I’m not usually drawn to stories with a lot of emphasis on emotions, introspection, life decisions about choice of partners or work paths. But this book of stories had so many interesting descriptions of places and current issues found in the Rocky Mountain West that I kept reading. It reminds me of Barbara Kingsolver’s books where I enjoy the mix of people’s life experiences and environmental issues.
I am awarding this collection of short stories five stars because the first story "Ledgers" was pretty darn close to perfect in my opinion. Boyles' prose is concise and quick but she does not hesitate to linger on the exhale of a scene and tie everything together in the end. A really pretty story and one I am sure I will return to.

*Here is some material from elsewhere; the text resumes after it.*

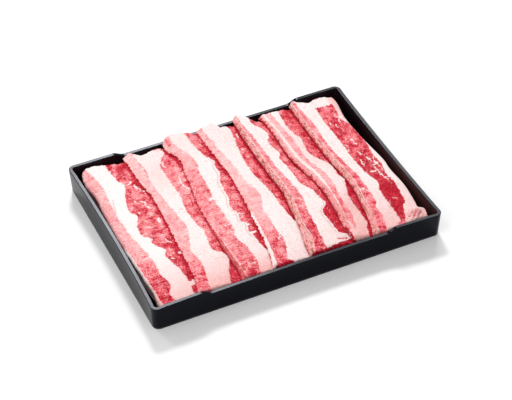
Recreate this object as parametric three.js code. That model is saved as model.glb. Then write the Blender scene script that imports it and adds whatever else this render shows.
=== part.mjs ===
// Sliced beef brisket in a black plastic tray.
// Seven long slices lie side by side across the tray like roof tiles. Each one has a thick rounded edge on
// its left that rests on the slice before it, and slopes down on its right to the tray's floor, under the
// next slice.
// Millimetres, +Z up, +X along the tray's long side, +Y from its front to its back, origin under its middle.
import * as THREE from "three";

// Tray
const TRAY_LENGTH = 250;
const TRAY_WIDTH = 185;
const TRAY_HEIGHT = 22;
const RIM_WIDTH = 3.2; // thickness of the wall at its top
const RIM_ROUNDING = 0.6;
const FLOOR_THICKNESS = 2;
const WALL_DRAFT = 1; // the wall's foot stands this far inside its top
const BASE_ROUNDING = 2.2; // of the edge between the wall and the underside
const INNER_ROUNDING = 1.8; // of the edge between the wall and the floor inside
const RIM_CORNER_RADIUS = 6;
const BASE_CORNER_RADIUS = 9;
const SIDE_BOW = { front: 2.4, right: 1.2, back: 0, left: 2.2 }; // how far the rim's middle leans in
const CUTAWAY_DEPTH = 3.6; // the long sides are lower along their middle
const CUTAWAY_LOW = 75; // half length of the low stretch
const CUTAWAY_HIGH = 85; // where the rim is back at its full height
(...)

I have a soft spot for farmers and am drawn to story collections, so this was a win-win even before Claire Boyles captured my heart with portraits of characters, heartbreaks and raw scenarios. "Flood Stories" reads like an Elizabeth Strout novel (that is a huge compliment!), and Terry Tempest Williams hovered over numerous, beautifully scripted paragraphs. I await Boyles' next collection!
As a Coloradoan the best part of this book for me was recognizing the places and the history along with both the love of the state but also the struggles. The writing was beautiful. I’m not a huge fan of the short story format, though these stories did somewhat tie together.